Editor-In-Chief, Embedded Vision Alliance
LEADING-EDGE VISION TECHNIQUES
A Physics-based Approach to Removing Shadows and Shading in Real Time
Shadows cast on ground surfaces can create false features and modify the color and appearance of real features, masking important information used by autonomous vehicles, advanced driver assistance systems, pedestrian guides, or autonomous wheelchairs. In this top-rated presentation, Bruce Maxwell, Director of Research at Tandent Vision Science, presents a method for generating an illumination-independent image suitable for analysis and classification using a physics-based 2D chromaticity space. To explore its utility, Tandent has implemented a system for removing spatial and spectral illumination variability from roads and pathways that runs at frame rate on embedded processors. The combination of physics-based pre-processing with a simple classifier to identify road features significantly outperforms a more complex classifier trained to do the same task on standard imagery, while using less computation. Removing illumination variability prior to classification can be a powerful strategy for simplifying computer vision problems to make them practical within the computational and energy budgets of embedded systems.
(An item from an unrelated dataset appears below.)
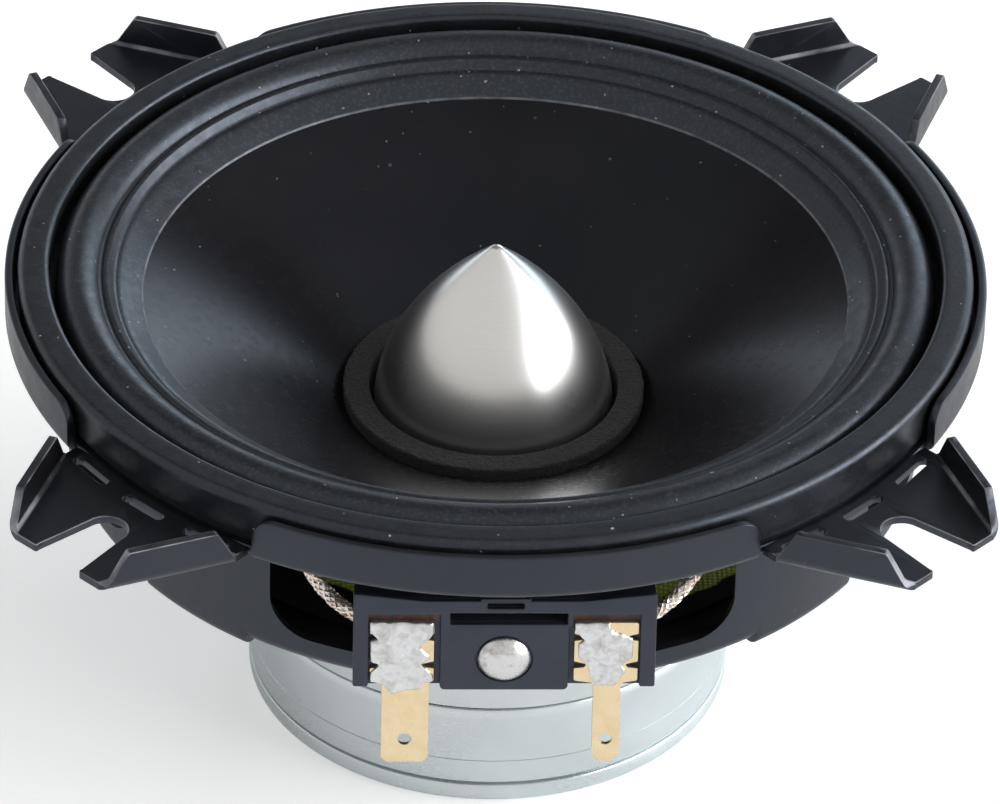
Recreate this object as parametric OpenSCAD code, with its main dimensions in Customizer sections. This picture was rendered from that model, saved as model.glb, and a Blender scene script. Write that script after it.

Words, Pictures, and Common Sense: Visual Question Answering
Wouldn't it be nice if machines could understand content in images and communicate this understanding as effectively as humans? Such technology would be immensely powerful, be it for helping a visually-impaired user navigate a world built by the sighted, assisting an analyst in extracting relevant information from a surveillance feed, educating a child playing a game on a touch screen, providing information to a spectator at an art gallery, or interacting with a robot. As computer vision and natural language processing techniques are maturing, we are closer to achieving this dream than we have ever been. Visual Question Answering (VQA) is one step in this direction. Given an image and a natural language question about the image (e.g., “What kind of store is this?”, “How many people are waiting in the queue?”, “Is it safe to cross the street?”), the machine’s task is to automatically produce an accurate natural language answer (“bakery”, “5”, “Yes”). In this talk, Devi Parikh, Research Scientist at Facebook AI Research and Assistant Professor at Georgia Tech, presents her research group's dataset, the results it has obtained using neural models, and open research questions in free-form and open-ended VQA.
CAMERA DESIGN OPTIMIZATIONS
Real-time Calibration for Stereo Cameras Using Machine Learning
Calibration involves capturing raw data and processing it to get useful information about a camera's properties. Calibration is essential to ensure that a camera's output is as close as possible to what it "sees." Calibration for a stereo pair of cameras is even more critical because it also obtains data on the cameras’ positions relative to each other. These extrinsic parameters ensure that 3d data can be properly rectified for viewing, and enable further advanced processing, such as obtaining disparity and depth maps and performing 3d reconstruction. In order for advanced processing to work correctly, calibration data should be error-fee. With age, heat and external conditions, extrinsic properties of a camera can change. In this presentation, Sheldon Fernandes, Senior Software and Algorithms Engineer at Lucid VR, discusses calibration techniques and a model for calibration, and proposes advanced techniques using machine learning to estimate changes in extrinsic parameters in real time.
Optimize Performance: Start Your Algorithm Development With the Imaging Subsystem
Image sensor and algorithm performance are rapidly increasing, and software and hardware development tools are making embedded vision systems easier to develop. Even with these advancements, optimizing vision-based detection systems can be difficult. To optimize performance, it’s important to understand the imaging subsystem and its impact on image quality and the detection algorithm. Whether performance improvement involves tuning an imaging subsystem parameter or increasing algorithm capability, it is the designer’s responsibility to navigate these relationships and trade-offs. This top-rated presentation from Ryan Johnson, lead engineer at Twisthink, describes a design approach that allows the designer to iteratively adjust imaging subsystem performance while increasing the fidelity of the detection algorithm. Viewers will gain an understanding of several high-impact imaging subsystem noise sources, methods for evaluation and ways to determine requirements driven by the detection algorithm. Viewers will also learn how datasets enable evaluation of non-obvious noise sources and system performance.